Using a $225,000 microscope, researchers have identified the key components of a protein called TRIM5α that destroys HIV in rhesus monkeys.
The finding could lead to new TRIM5α-based treatments that would knock out HIV in humans, said senior researcher Edward M. Campbell, PhD, of Loyola University Health System.
Campbell and colleagues report their findings in an article featured on the cover of the Sept. 15, 2010 issue of the journal Virology, now available online.
In 2004, other researchers reported that TRIM5α protects rhesus monkeys from HIV. The TRIM5α protein first latches on to a HIV virus, then other TRIM5α proteins gang up and destroy the virus.
Humans also have TRIM5α, but while the human version of TRIM5α protects against some viruses, it does not protect against HIV.
Researchers hope to turn TRIM5α into an effective therapeutic agent.
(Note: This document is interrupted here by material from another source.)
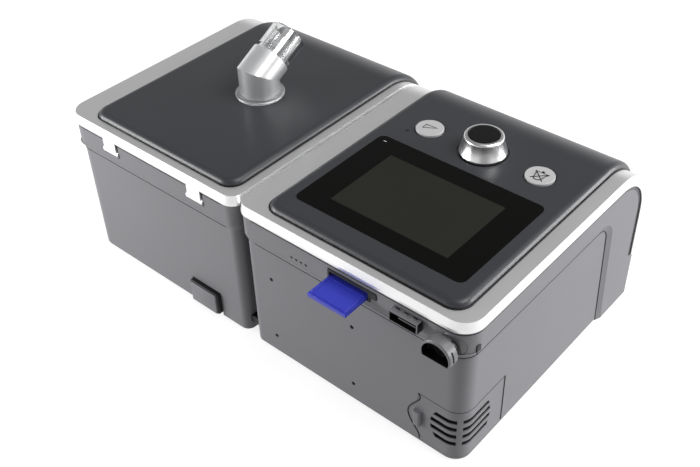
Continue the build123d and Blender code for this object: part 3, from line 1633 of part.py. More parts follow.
liner_low_x = lid_window_low + fit + panel_wall + fit
liner_high_x = lid_window_high - fit - panel_wall - fit
liner_high_y = rear_y - rear_border - panel_wall - 2 * fit
with BuildPart() as lid_liner:
    block_between(
        (liner_low_x, liner_front_y, liner_z), (liner_high_x, liner_high_y, liner_z + liner_thickness)
    )
    fillet(lid_liner.edges().filter_by(Axis.Z).group_by(Axis.Y)[-1], panel_corner - panel_wall)
    for place_x in (liner_low_x + liner_post_inset, liner_high_x - liner_post_inset):
        for place_y in (liner_front_y + liner_post_inset, liner_high_y - liner_post_inset):
            upright((place_x, place_y), liner_post_radius, liner_z + liner_thickness, panel_under_z)
    upright(elbow_center, elbow_hole_radius, liner_z - cut_over, liner_z + wall, mode=Mode.SUBTRACT)
lid_liner.part.label = "lid_liner"
export_step(lid_liner.part, "parts/lid_liner.step")

with BuildPart() as lid_seal:
    with BuildSketch(Plane.XY.offset(tub_top_z + moving_fit)):
        with Locations(tub_middle):
            RectangleRounded(tub_high_x - tub_low_x, tub_high_y - tub_low_y, tub_corner)
            RectangleRounded(
                tub_high_x - tub_low_x - 2 * lid_seal_width, tub_high_y - tub_low_y - 2 * lid_seal_width,
                tub_corner - lid_seal_width, mode=Mode.SUBTRACT,
            )
    extrude(amount=liner_z - tub_top_z - moving_fit)
lid_seal.part.label = "lid_seal"
export_step(lid_seal.part, "parts/lid_seal.step")

with BuildPart() as elbow_seal:
    upright(elbow_center, retainer_radius, liner_z + liner_thickness, panel_under_z)
    upright(elbow_center, elbow_hole_radius, liner_z, panel_under_z + cut_over, mode=Mode.SUBTRACT)
elbow_seal.part.label = "elbow_seal"
export_step(elbow_seal.part, "parts/elbow_seal.step")

# Clear elbow that turns in the lid

flange_low_z = panel_top_z + moving_fit
elbow_flange_top_z = flange_low_z + elbow_flange_height
bend_z = elbow_flange_top_z + elbow_rise
tilt = math.radians(elbow_tilt)
outlet_plane = Plane(
    origin=(elbow_x, elbow_y, bend_z), x_dir=(1, 0, 0), z_dir=(0, -math.cos(tilt), math.sin(tilt))
)


def outlet_tube(radius, start, end, mode=Mode.ADD):
    """Add or cut a round length of the tilted outlet."""
    with BuildSketch(outlet_plane.offset(start)) as outline:
        Circle(radius)
    extrude(outline.sketch, amount=end - start, mode=mode)


def mitred_tube(radius, low_z, reach, mode=Mode.ADD):
    """Add or cut a round bar that rises from the lid and turns by a mitre into the tilted outlet."""
    with BuildLine() as route:
        Line((elbow_x, elbow_y, low_z), (elbow_x, elbow_y, bend_z))
        Line((elbow_x, elbow_y, bend_z), outlet_plane.from_local_coords((0, 0, reach)))
    with BuildSketch(Plane.XY.offset(low_z)) as outline:
        with Locations(elbow_center):
            Circle(radius)
    sweep(outline.sketch, path=route.wire(), transition=Transition.RIGHT, mode=mode)


elbow_bore = elbow_spigot_radius - cuff_wall
with BuildPart() as elbow:
    upright(elbow_center, elbow_spigot_radius, spigot_end_z, flange_low_z)
    upright(elbow_center, elbow_flange_radius, flange_low_z, elbow_flange_top_z)
    fillet(elbow.edges().group_by(Axis.Z)[-1], elbow_flange_height / 2)
    upright(elbow_center, elbow_ring_radius, elbow_flange_top_z, elbow_flange_top_z + elbow_ring_height)
    mitred_tube(elbow_stub_radius, flange_low_z, elbow_sleeve_reach)
    outlet_tube(cuff_root_radius, elbow_sleeve_reach - elbow_wall, cuff_reach - cuff_straight)
    outlet_tube(cuff_radius, cuff_reach - cuff_straight, cuff_reach)
    mitred_tube(
        elbow_stub_radius - elbow_wall, elbow_flange_top_z, elbow_sleeve_reach - elbow_wall,
        mode=Mode.SUBTRACT,
    )
    upright(elbow_center, elbow_bore, spigot_end_z - cut_over, bend_z - elbow_bore, mode=Mode.SUBTRACT)
    outlet_tube(elbow_bore, elbow_bore, cuff_reach + cut_over, mode=Mode.SUBTRACT)
elbow.part.label = "elbow"
export_step(elbow.part, "parts/elbow.step")

with BuildPart() as elbow_retainer:
    retainer_top_z = liner_z - moving_fit
    upright(elbow_center, retainer_radius, retainer_top_z - retainer_thickness, retainer_top_z)
    upright(
        elbow_center, elbow_spigot_radius, retainer_top_z - 2 * retainer_thickness, retainer_top_z + cut_over,
        mode=Mode.SUBTRACT,
    )
elbow_retainer.part.label = "elbow_retainer"
export_step(elbow_retainer.part, "parts/elbow_retainer.step")
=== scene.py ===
"""Dresses a docked breathing machine and humidifier, and sets a plain studio round them."""

import json
import logging
import math
from collections.abc import Iterable, Iterator
from contextlib import contextmanager
from dataclasses import dataclass
from enum import Enum
from typing import ClassVar

import bmesh
import bpy
from mathutils import Matrix, Vector

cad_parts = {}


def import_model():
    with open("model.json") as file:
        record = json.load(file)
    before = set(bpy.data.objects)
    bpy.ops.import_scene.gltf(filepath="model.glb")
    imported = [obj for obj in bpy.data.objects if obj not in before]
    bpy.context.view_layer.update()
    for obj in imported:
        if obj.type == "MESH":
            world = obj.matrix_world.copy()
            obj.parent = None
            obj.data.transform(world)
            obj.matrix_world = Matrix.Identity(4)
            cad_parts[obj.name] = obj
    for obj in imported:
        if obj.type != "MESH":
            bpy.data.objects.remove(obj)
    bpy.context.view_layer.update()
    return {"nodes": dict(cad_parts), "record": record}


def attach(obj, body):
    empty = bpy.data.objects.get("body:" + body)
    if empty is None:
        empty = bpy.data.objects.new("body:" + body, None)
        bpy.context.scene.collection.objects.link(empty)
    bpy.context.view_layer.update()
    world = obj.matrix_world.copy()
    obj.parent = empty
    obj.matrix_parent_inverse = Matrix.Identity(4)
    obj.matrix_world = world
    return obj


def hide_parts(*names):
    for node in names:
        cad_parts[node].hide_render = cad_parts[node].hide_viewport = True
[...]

But first they need to identify the components in TRIM5α that enable the protein to destroy viruses. “Scientists have been trying to develop antiviral therapies for only about 75 years,” Campbell said. “Evolution has been playing this game for millions of years, and it has identified a point of intervention that we still know very little about.”
TRIM5α consists of nearly 500 amino acid subunits. Loyola researchers have identified six 6 individual amino acids, located in a previously little-studied region of the TRIM5α protein, that are critical in the ability of the protein to inhibit viral infection. When these amino acids were altered in human cells, TRIM5α lost its ability to block HIV-1 infection. (The research was done on cell cultures; no rhesus monkeys were used in the study.)
By continuing to narrow their search, researchers hope to identify an amino acid, or combination of amino acids, that enable TRIM5α to destroy HIV. Once these critical amino acids are identified, it might be possible to genetically engineer TRIM5α to make it more effective in humans. Moreover, a better understanding of the underlying mechanism of action might enable the development of drugs that mimic TRIM5α action, Campbell said.
In their research, scientists used Loyola’s wide-field “deconvolution” microscope to observe how the amino acids they identified altered the behavior of TRIM5α. They attached fluorescent proteins to TRIM5α to, in effect, make it glow. In current studies, researchers are fluorescently labeling individual HIV viruses and measuring the microscopic interactions between HIV and TRIM5α.
“The motto of our lab is one of Yogi Berra’s sayings — ‘You can see a lot just by looking,'” Campbell said.
Campbell is an assistant professor in the Department of Microbiology and Immunology at Loyola University Chicago Stritch School of Medicine. His co-authors are Jaya Sastri, a Stritch graduate student and first author; Christopher O’Connor, a former post-doctorate researcher at Stritch; Cindy Danielson and Michael McRaven of Northwestrn University Feinberg School of Medicine and Patricio Perez and Felipe Diaz-Griffero of Albert Einstein College of Medicine.
The study was supported by a grant from the National Institutes of Health.